Now that we have identified some key insights that reveal such things as where and who is most likely to churn we can take our findings one step further and create a logistic regression using some of the predictors used in our analysis. Logistic regression is statistical model that predicts the probability of an event taking place. In our case we want to predict the likelihood of someone leaving.

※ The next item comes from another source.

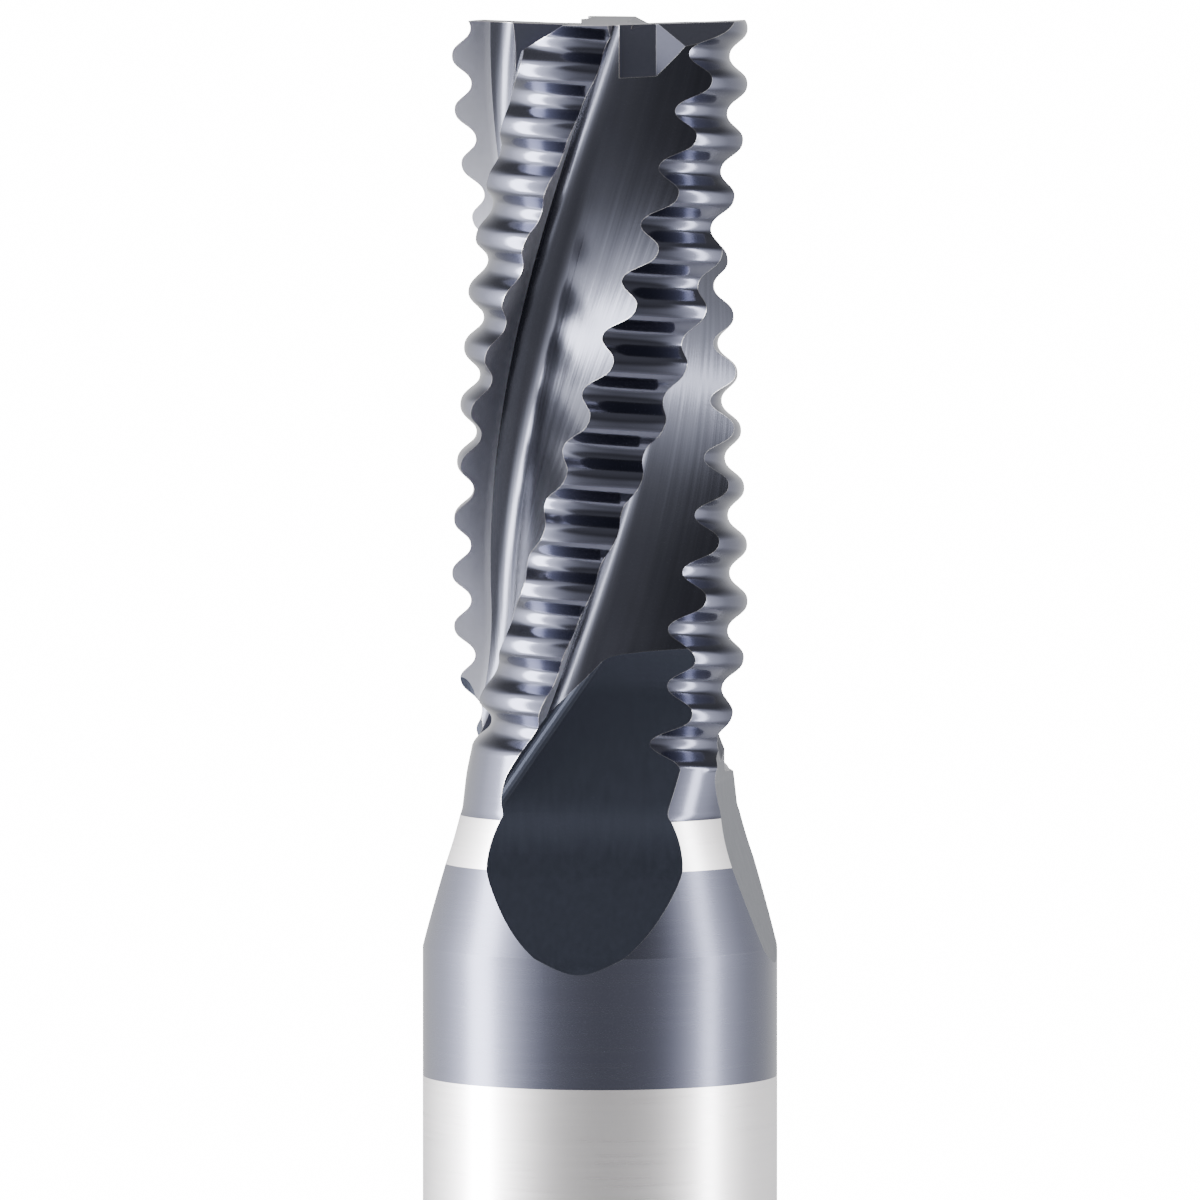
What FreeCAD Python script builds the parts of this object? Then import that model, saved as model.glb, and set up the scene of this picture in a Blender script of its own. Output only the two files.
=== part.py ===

model1 <- glm(Exited ~ Complain + Age + Tenure + Geography, data = churn_table, family = binomial(link = "logit"))
##
## Call:
## glm(formula = Exited ~ Complain + Age + Tenure + Geography, family = binomial(link = "logit"),
## data = churn_table)
##
## Coefficients:
## Estimate Std. Error z value Pr(>|z|)
## (Intercept) -10.65511 1.39445 -7.641 2.15e-14 ***
## Complain 13.29994 0.72487 18.348 < 2e-16 ***
## Age 0.07739 0.02283 3.390 0.0007 ***
## Tenure -0.05839 0.09281 -0.629 0.5292
## GeographyGermany -0.54436 0.63415 -0.858 0.3907
## GeographySpain 0.23838 0.75082 0.317 0.7509
## ---
## Signif. codes: 0 '***' 0.001 '**' 0.01 '*' 0.05 '.' 0.1 ' ' 1
##
## (Dispersion parameter for binomial family taken to be 1)
##
## Null deviance: 10112.5 on 9999 degrees of freedom
## Residual deviance: 183.1 on 9994 degrees of freedom
## AIC: 195.1
##
## Number of Fisher Scoring iterations: 10
In conclusion, our comprehensive analysis of customer churn in the banking industry has shed light on critical factors influencing customer retention. We observed that customer complaints and age play significant roles in predicting churn, highlighting areas for targeted interventions. While tenure and geographical factors exhibited less impact in our model, their consideration remains valuable in understanding customer dynamics. As the banking landscape continues to evolve, our findings serve as a valuable resource for institutions seeking to proactively manage churn, enhance customer satisfaction, and fortify their competitive position. By implementing data-driven strategies, banks can navigate these challenges effectively and foster enduring relationships with their clientele in the ever-changing financial landscape.